The Government Audit and Oversight Committee of the San Francisco Board of Supervisors voted Feb. 6 to forward a resolution that would temporarily allow the mayor, the city attorney, the city administrator and specified department heads to solicit or coordinate donations intended to cover legal services and related support to protect immigrant communities, LGBTQ+ rights, reproductive rights, environmental protections and racial equity.
The committee voted to amend and recommend the original file to the full Board of Supervisors as a committee report and directed that a duplicated, amended file adding the Assessor-Recorder's Office be continued to the committee's Feb. 20 meeting for public comment. Committee members recorded unanimous aye votes on the motions taken (3 ayes at roll call).
The resolution asks the board to temporarily waive portions of the city's behested payment ordinance so that city officers and certain department heads who file Form 700 may accept or coordinate donations, including pro bono legal services and funding, to respond to federal actions the sponsors said threaten local communities. "This is really an all hands on deck situation and so we're gonna need all the help that we can get to mount this effort," Deputy City Attorney Brad Russi said while describing the request.
Under amendments agreed in committee, any donations arranged or received under the waiver would require reporting: departments receiving funds must report, within 60 days after the end of the waiver period, the identity of any donor, the amount donated and the donor's interested relationship with the receiving department.
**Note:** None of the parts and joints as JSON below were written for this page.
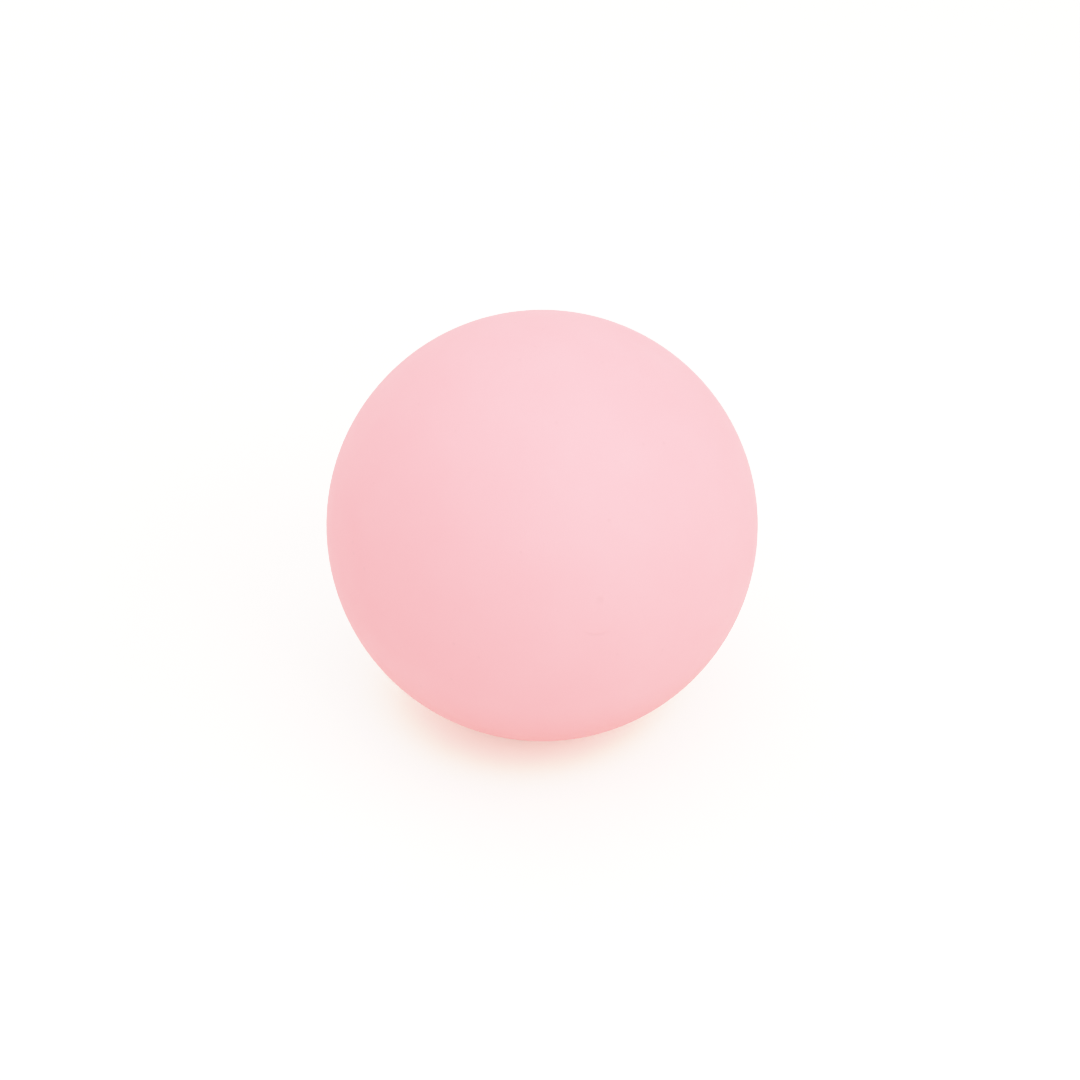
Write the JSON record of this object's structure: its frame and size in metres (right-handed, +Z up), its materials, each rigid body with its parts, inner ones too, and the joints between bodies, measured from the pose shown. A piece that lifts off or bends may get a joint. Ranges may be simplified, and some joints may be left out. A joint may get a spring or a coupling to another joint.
{
  "type": "exercise ball",
  "caption": "Small soft inflatable exercise ball with a moulded-in valve seat and a push-in plug, for physiotherapy and Pilates.",
  "frame": {"origin": "middle of the small flat that the ball rests on, at floor level", "axes": "+Z up; +Y along the valve's axis, out of its mouth, 113.4 mm above the floor; +X to the right for someone looking along +Y"},
  "size_m": [0.2299, 0.23, 0.2284],
  "materials": {
    "skin": "matte",
    "valve_seat": "satin",
    "valve_plug": "satin"
  },
  "bodies": {
    "ball": {"ball_shell": "skin", "valve_seat": "valve_seat"},
    "plug": {"valve_plug": "valve_plug"}
  },
  "joints": [
    {"name": "plug_pull", "type": "slide", "parent": "ball", "child": "plug", "axis": [0, 1, 0], "range_m": [0, 0.03]}
  ]
}
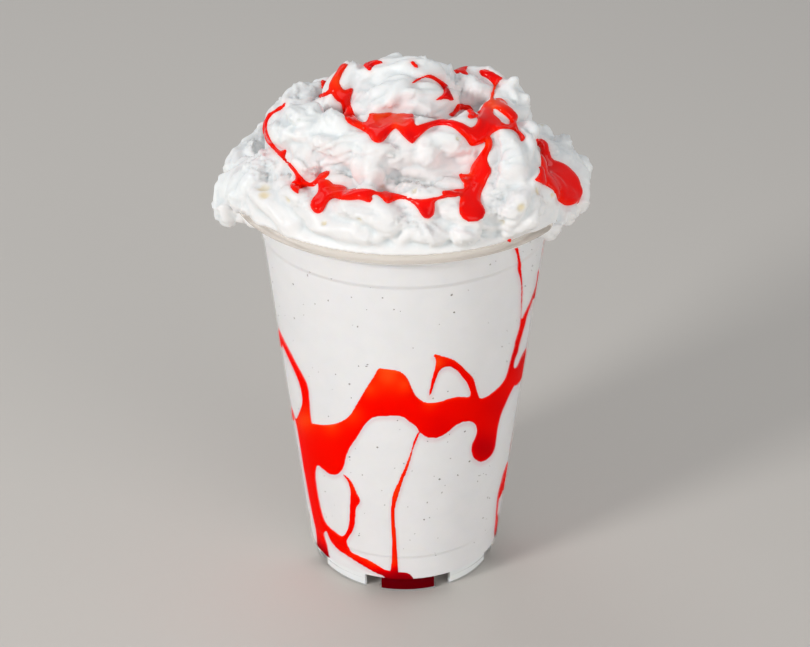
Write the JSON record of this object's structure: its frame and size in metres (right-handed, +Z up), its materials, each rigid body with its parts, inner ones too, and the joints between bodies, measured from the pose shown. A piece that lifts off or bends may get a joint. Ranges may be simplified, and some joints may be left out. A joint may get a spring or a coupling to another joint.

The committee also agreed to disclosure thresholds that were described on the record: reporting of payments made at the behest of an elected official of $5,000 or more and reporting of payments made by an interested party to an official or an employee's department of $100 or more.
Calvin Ho, legislative aide to Board President Mandelmann and representative for the file sponsor, described the measure as a tool to "bolster our efforts" by allowing coordination with outside law firms, philanthropic foundations and nonprofits. "We need to partner with outside firms, philanthropic foundations and other nonprofits to bolster our efforts," Ho said.
Holly Long of the Assessor-Recorder's Office told the committee the office sought to be included so it could participate in coordinated fundraising for the same categories of legal and related services. Long said past fundraising work by her office during the pandemic demonstrated the office's ability to secure donations during urgent city need and that the office did not intend to "actively solicit from interested parties," but instead sought legal clarity to participate in joint efforts.
Committee members and staff clarified the waiver's scope would cover senior officials in the offices named and the heads of divisions under the city administrator, not every individual who files a Form 700. Deputy City Attorney Russi said the assessor-recorder addition required duplicating the file and would be continued to allow public comment on the amended version. The committee duplicated the file, agreed to the amendments adding the Assessor-Recorder, and voted to continue the duplicated, amended file to the Feb. 20, 2025 GAO meeting.
There was no public comment on the item during the Feb. 6 meeting.
Next steps: the committee forwarded the original, amended resolution to the full Board of Supervisors as a committee report for the board meeting scheduled Feb. 11, 2025; the duplicated file that adds the Assessor-Recorder's Office was continued to the committee's Feb. 20, 2025 meeting for public comment.